В Берлине Белый был, несомненно, центральной литературной фигурой. Его присутствие значило неимоверно много для Толстого.
С большой вероятностью Толстой присутствовал на лекции Белого «Культура в современной России», первой из цикла, которую поэт прочел 14 декабря 1921 года перед аудиторией только что организованного ими обоими «Дома искусств». В январе 1922 года Бунин записал свою парижскую беседу с Л. Шестовым об этих лекциях Белого: «“Жизнь в России, — говорит Белый — дикий кошмар. Если собрались 5–6 человек родных, близких, страшно все осторожны, — всегда может оказаться предателем кто-нибудь”. А на лекциях этот мерзавец говорит, что “все-таки” (несмотря на разрушение материальной культуры) из России воссияет на весь мир несказанный свет» (Бунины 1981-2: 78). В отличие от Бунина Толстой, строивший себе новую, компромиссную платформу, должен был благоговейно внимать Белому.
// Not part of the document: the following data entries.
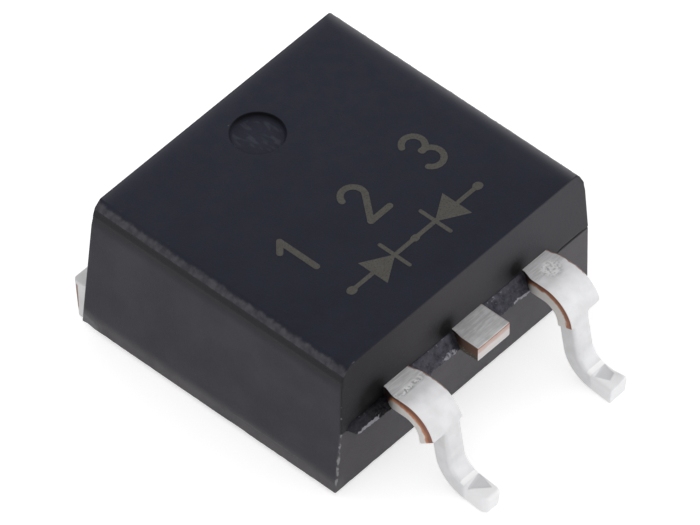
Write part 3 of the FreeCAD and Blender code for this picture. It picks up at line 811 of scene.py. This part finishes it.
class Shader(Nodes):
    """Material with one principled shader, whose patterns are laid out in millimetres."""

    def __init__(self, name):
        self.material = bpy.data.materials.new(name)
        super().__init__(self.material)
        self.bsdf = self.new("ShaderNodeBsdfPrincipled")
        self.put(self.new("ShaderNodeOutputMaterial").inputs[0], self.bsdf.outputs[0])
        place = self.new("ShaderNodeTexCoord").outputs["Object"]
        self.place = self.vector("MULTIPLY", place, (1 / MM, 1 / MM, 1 / MM))

    def axes(self):
        """X, Y and Z of the place in millimetres."""
        return self.fill(self.new("ShaderNodeSeparateXYZ"), Vector=self.place)

    def __getitem__(self, key):
        """Value that the mesh holds at its points."""
        return self.node("ShaderNodeAttribute", "Fac", attribute_name=key)

    def noise(self, scale, detail=3.0, stretch=None, offset=0.0):
        """Random value from 0 to 1 with bumps of about one over scale millimetres."""
        place = self.place
        if stretch:
            place = self.vector("MULTIPLY", place, stretch)
        if offset:
            place = self.vector("ADD", place, (offset, offset * 0.7, offset * 1.3))
        node = self.new("ShaderNodeTexNoise")
        return self.fill(node, Vector=place, Scale=scale, Detail=detail)["Fac"]

    def mix(self, share, a, b):
        node = self.new("ShaderNodeMix")
        node.data_type = "RGBA"
        for socket, what in ((0, share), (6, a), (7, b)):
            self.put(node.inputs[socket], what)
        return node.outputs[2]

    def layers(self, colour, *layers):
        """Colour with others laid over it one by one, each with its share."""
        for share, over in layers:
            colour = self.mix(share, colour, over)
        return colour

    def ramp(self, value, stops):
        node = self.new("ShaderNodeValToRGB")
        self.put(node.inputs[0], value)
        elements = node.color_ramp.elements
        while len(elements) < len(stops):
            elements.new(0.5)
        for element, (at, colour) in zip(elements, stops):
            element.position = at
            element.color = (*colour, 1.0)
        return node.outputs[0]

    def bump(self, height, distance, strength=1.0, under=None):
        node = self.new("ShaderNodeBump")
        if under is not None:
            self.put(node.inputs["Normal"], under)
        return self.fill(node, Height=height, Distance=distance * MM, Strength=strength)[0]

    def finish(self, **sockets):
        self.fill(self.bsdf, **sockets)
        return self.material


def epoxy_material():
    """Black moulding compound: bluish matt top with painted sheen, greyer sides, a front with painted light,
    rough bevel, and painted shade on the smooth band, in the ejector mark and beside the leads.
    """
    s = Shader("moulding_compound")
    x, y, z = s.axes()
    cloud = s.noise(0.8, 3.0)
    patches = s.noise(2.2, 4.0, offset=13.0)
    grain = s.noise(22.0, 3.0)
    fine = s.noise(55.0, 2.0)

    side = s.mix(s.range(cloud, 0.3, 0.7), (0.041, 0.04, 0.048), (0.05, 0.048, 0.058))
    # Painted sheen: the top grows lighter towards the back and the right
    painted_sheen_to_back = s.times(s.range(s.plus(y, s.times(x, 0.6)), FRONT - 2.0, BACK + 1.5), 0.8)
    tone = s.plus(s.plus(painted_sheen_to_back, s.times(s.range(cloud, 0.35, 0.65), 0.2)), s.times(patches, 0.2))
    bluish = s.range(s.noise(2.6, 4.0, offset=41.0), 0.38, 0.62)
    top = s.mix(tone, (0.015, 0.016, 0.024), (0.0235, 0.025, 0.037))
    top = s.mix(s.times(bluish, 0.4), top, (0.0165, 0.0195, 0.0345))
    # Painted light: the front is lighter than the sides and shaded darker towards the left; its upper and
    # lower halves also differ in finish
    lit_upper_front = s.ramp(s.range(x, -4.5, 3.0), [
        (0.0, (0.026, 0.0245, 0.0285)), (0.5, (0.0545, 0.0515, 0.0565)), (1.0, (0.055, 0.0535, 0.061))])
    lit_lower_front = s.mix(s.range(x, -4.5, -1.2), (0.08, 0.075, 0.082), (0.111, 0.106, 0.115))
    lit_lower_front = s.mix(s.range(patches, 0.4, 0.7, 0.0, 0.2), lit_lower_front, (0.06, 0.058, 0.062))
    front = s.mix(s.range(z, LEAD_BASE + 0.02, LEAD_BASE - 0.02), lit_upper_front, lit_lower_front)
    # Lighter and mottled towards the underside at the left end and at the back left corner
    low = s["low"]
    mottled = s.times(s.range(low, 0.0, 0.9), s.range(patches, 0.3, 0.62, 0.7, 1.0))
    paler_low = s.mix(s.range(low, 0.9, 1.5), (0.112, 0.107, 0.112), (0.2, 0.198, 0.205))
    scrape = s.range(s.gap(z, s.plus(s.times(patches, 0.1), 0.48)), 0.03, 0.005)
    scrape = s.times(scrape, s.range(grain, 0.42, 0.58), s.range(x, -4.4, -4.6))
    scrape = s.times(scrape, s.range(y, 0.9, 0.4), s.range(y, -2.1, -1.7))
    band = s["band"]
    coarse = s.noise(5.5, 3.0, offset=21.0)
    torn = s.range(s.uneven(s["rim"], coarse), 0.2, 0.95)
    torn_colour = s.mix(s.range(coarse, 0.3, 0.7), (0.045, 0.044, 0.054), (0.072, 0.07, 0.08))
    # Painted shadows beside the leads and in the parting gap, near black
    stain = s.math("MINIMUM", s.times(s["stain"], s.plus(patches, 0.7)), 0.97)
    streak = s.range(s.noise(2.4, 1.0, (2.4, 1.0, 1.0), offset=4.0), 0.5, 0.68)
    floor = s["floor"]
    worn = s.range(s.uneven(s["worn"], s.noise(5.0, 4.0, offset=17.0), 3.0), 0.75, 1.25)
    speck = s.range(s.noise(60.0, 1.0, offset=7.0), 0.72, 0.8)
    colour = s.layers(
        s.mix(s["front"], side, front),
        (mottled, paler_low),
        (s.times(scrape, 0.5), (0.16, 0.16, 0.17)),
        (s["top"], top),
        (s["edge"], (0.2, 0.198, 0.21)),
        # painted shade on the smooth band below the rim
        (band, (0.02, 0.0185, 0.0215)),
        (torn, torn_colour),
        (stain, (0.003, 0.0028, 0.003)),
        # painted shade in the ejector mark
        (s["pit"], (0.003, 0.003, 0.004)),
        (s.times(floor, 0.3), (0.032, 0.033, 0.046)),
        (s.times(floor, streak, 0.5), (0.056, 0.06, 0.078)),
        (worn, (0.26, 0.26, 0.27)),
        (s.times(speck, 0.3), (0.1, 0.1, 0.1)),
    )

    roughness = s.plus(s.range(grain, 0.3, 0.7, 0.52, 0.62), s.times(band, -0.06))
    normal = s.bump(fine, 0.012, 0.35)
    normal = s.bump(grain, 0.03, 0.3, normal)
    return s.finish(Base_Color=colour, Roughness=roughness, Normal=normal, Specular_IOR_Level=0.1)


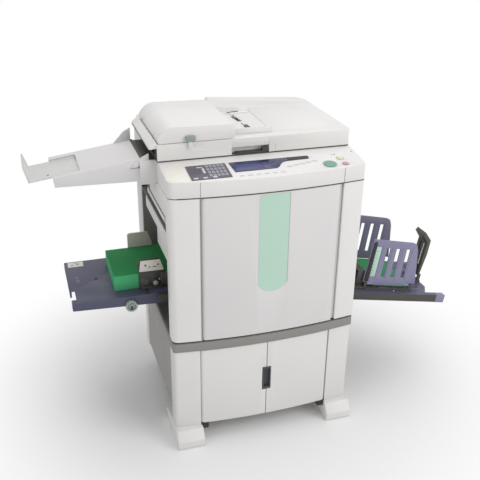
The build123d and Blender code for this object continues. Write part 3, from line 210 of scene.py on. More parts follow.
# %% Plastics, paints and films
finishes = {
    "casing": moulded("moulded_ABS_warm_white", "E6E4E2", "DAD8D6"),
    "door": moulded("moulded_ABS_door_grey_white", "DCD9D9", "D0CDCE"),
    "slate": moulded("moulded_ABS_slate", "4D4E66", "424359", roughness=0.5, bump=0.2),
    "slate_light": moulded("moulded_ABS_slate_fence", "8584A0", "777592", roughness=0.46, bump=0.15),
    "slate_violet": moulded("moulded_ABS_slate_rear_fence", "76728A", "69657C", roughness=0.46,
                            bump=0.15),
    "tray_white": moulded("moulded_ABS_tray_grey_white", "DCDADA", "D0CECE"),
    "mint": moulded("moulded_PMMA_mint_strip", "B9D8C8", "AFCFBE", roughness=0.45, bump=0.03),
    "black": moulded("moulded_ABS_black", "232324", "19191A", roughness=0.5, bump=0.2),
    "dark_grey": moulded("moulded_ABS_dark_grey", "4A4B50", "3E3F44", roughness=0.5, bump=0.2),
    "pale_grey": moulded("moulded_ABS_pale_grey", "CECFCC", "C3C4C1", roughness=0.45),
    "recess_grey": moulded("painted_sheet_mid_grey", "8A8986", "7C7B78", roughness=0.5, grain_mm=2.0,
                           bump=0.2),
    "stand_grey": moulded("powder_coated_steel_grey", "9C9995", "908D89", roughness=0.5, grain_mm=1.8,
                          bump=0.25),
    "band_grey": moulded("powder_coated_steel_dark_band", "8B8985", "7F7D79", roughness=0.5, grain_mm=1.8,
                         bump=0.25),
    "charcoal": moulded("moulded_ABS_charcoal", "4E4D48", "42413D", roughness=0.5, bump=0.2),
    "mechanism": moulded("moulded_ABS_brown_black", "42403C", "383632", roughness=0.55, bump=0.25),
    # painted light: the rear feed fence's grey-brown is made far lighter, to stand for light the body's
    # shadow takes off it
    "fence_painted_light": moulded("grey_brown_ABS_painted_light", "C5C3B8", "B4B2A7", roughness=0.5, bump=0.2),
    # painted shade: a dark colour for the shade in gaps between mouldings and under the feeder's lip
    "shade_line": moulded("painted_gap_and_lip_shade", "3A3A38", "30302F", roughness=0.7, bump=0.1),
    "seam_grey": moulded("shadow_grey_joint", "8C8B88", "83827F", roughness=0.6, bump=0.1),
    "key_dark": moulded("printed_film_dark_violet", "56525F", "4D4956", roughness=0.35, bump=0.03),
    "key_grey": moulded("printed_film_mid_grey", "9A99A4", "908F9A", roughness=0.35, bump=0.03),
    "key_pale": moulded("printed_film_pale_grey", "C9C9CE", "BFBFC5", roughness=0.35, bump=0.03),
    "display": moulded("smoked_PMMA_display", "2A2E58", "20244A", roughness=0.12, bump=0.01),
    "joint_light": moulded("shadow_light_joint", "C0BEBC", "B6B4B2", roughness=0.55, bump=0.1),
    "screen": moulded("liquid_crystal_screen", "363C70", "2C3162", roughness=0.2, bump=0.01),
    "cream": moulded("printed_film_cream", "EBE7DE", "E2DED5", roughness=0.4, bump=0.03),
    "lever_green": moulded("moulded_ABS_grey_green", "97A19B", "8B958F", roughness=0.45, bump=0.1),
    "dial_green": moulded("moulded_ABS_pale_sage", "9FA9A2", "949E97", roughness=0.45, bump=0.1),
    "stand_white": moulded("powder_coated_steel_warm_white", "E0DEDC", "D5D3D1", roughness=0.48, grain_mm=1.8,
                           bump=0.22),
    "lining": moulded("painted_sheet_dark", "454340", "3A3836", roughness=0.45, grain_mm=2.0, bump=0.2),
    "rubber": moulded("vulcanised_rubber", "1E1E1F", "272728", roughness=0.75, bump=0.25),
    "green_button": moulded("moulded_PC_green_key", "6FA38C", "659A82", roughness=0.32, bump=0.03),
    "yellow_button": moulded("moulded_PC_yellow_key", "E3E0B6", "DCD8AA", roughness=0.32, bump=0.03),
    "red_button": moulded("moulded_PC_rose_key", "C59B9B", "B88E8F", roughness=0.32, bump=0.03),
}

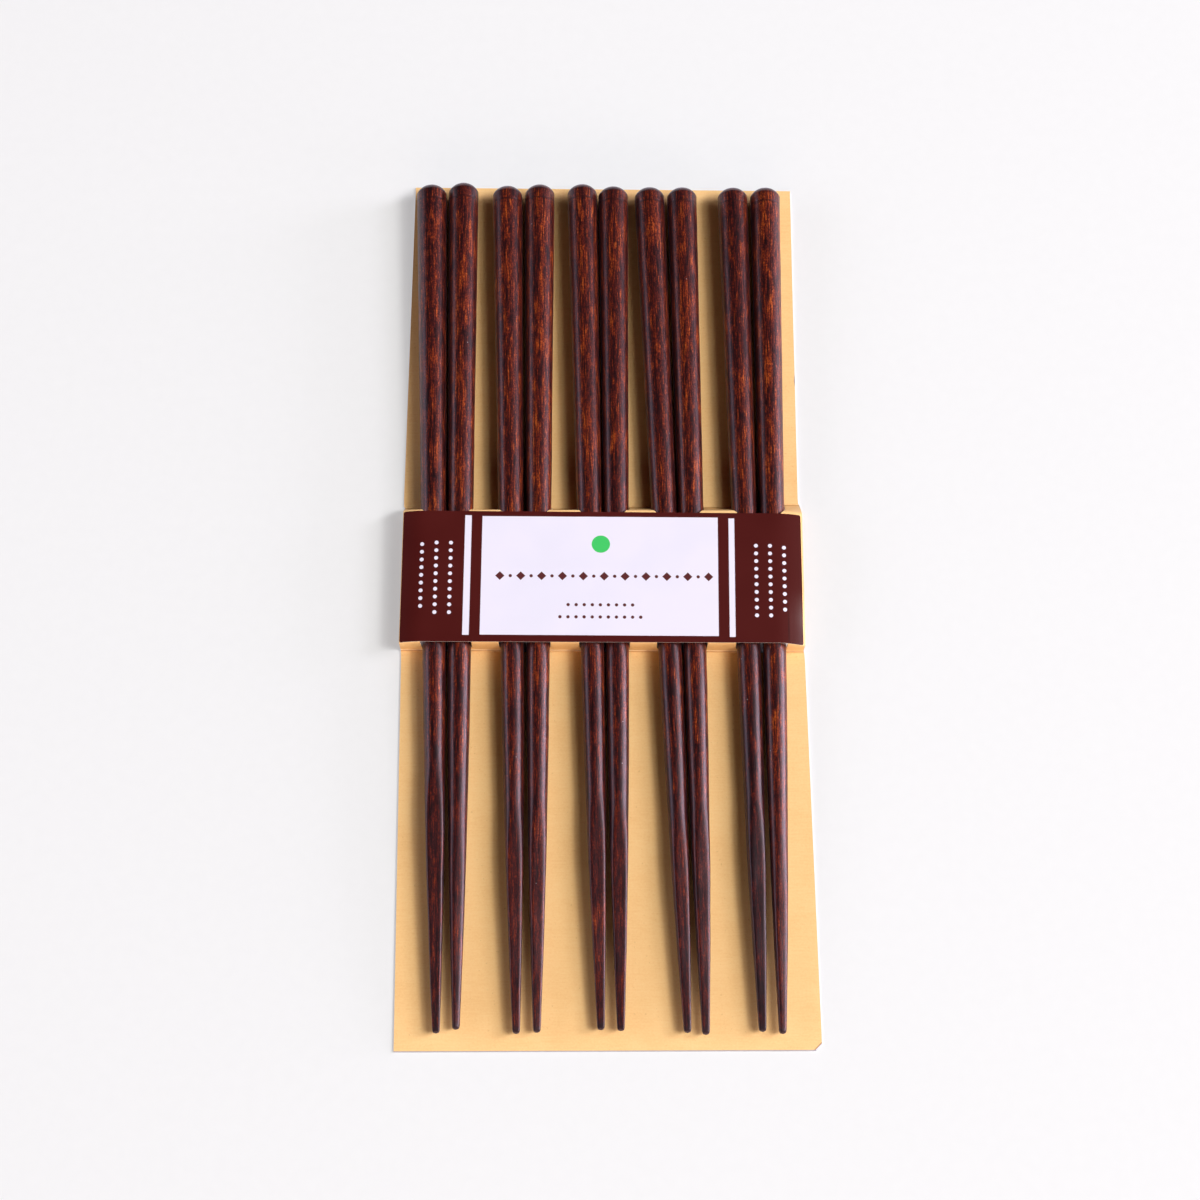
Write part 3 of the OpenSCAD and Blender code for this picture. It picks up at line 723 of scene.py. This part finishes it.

Представляется, что рисуемые Белым в этих лекциях и статьях картины голода и разрухи, на фоне которых происходит невероятный духовный взлет, воздействовали на толстовское художественное воображение; немаловажно было и то, что Белый утверждал, что якобы в России уже произошла переоценка всех — и революционных, и контрреволюционных лозунгов:
…Эта переоценка происходила под огнем гражанской войны, когда близкие по крови уничтожали друг друга на фронтах, проклинали и мучили друг друга за фронтами; в лицо всем глядела смерть: холодом, годом, тифом; и люди, сидящие в температуре ниже 0, вынужденные колоть дрова и тайком растаскивать деревянные заборы, люди, измученные стоянием в хвостах, — вечерами тащились по темным улицам Москвы, Петрограда погреться духовными интересами (тепла материального не было); множество частных кружков, студий, приватных курсов существовали вопреки всякому вероятию; вопросы о Вечности и Гробе поднимались теперь людьми, стоящими перед лицом Вечности и Гроба; конечно же, — эти вопросы и ставились и разрешались не так, как того хотели эмигранты из жизни <…>; в вопросах, и ставимых, и разрешаемых по-иному, впервые обнаружился тот подлинный сдвиг сознания, о котором многим не перескажешь ни заграницей, ни внутри границы, ибо этот сдвиг был выстрадан всею сложностью противоречий, сосуществующих в одном сознании… (Белоус 2005-2: 265).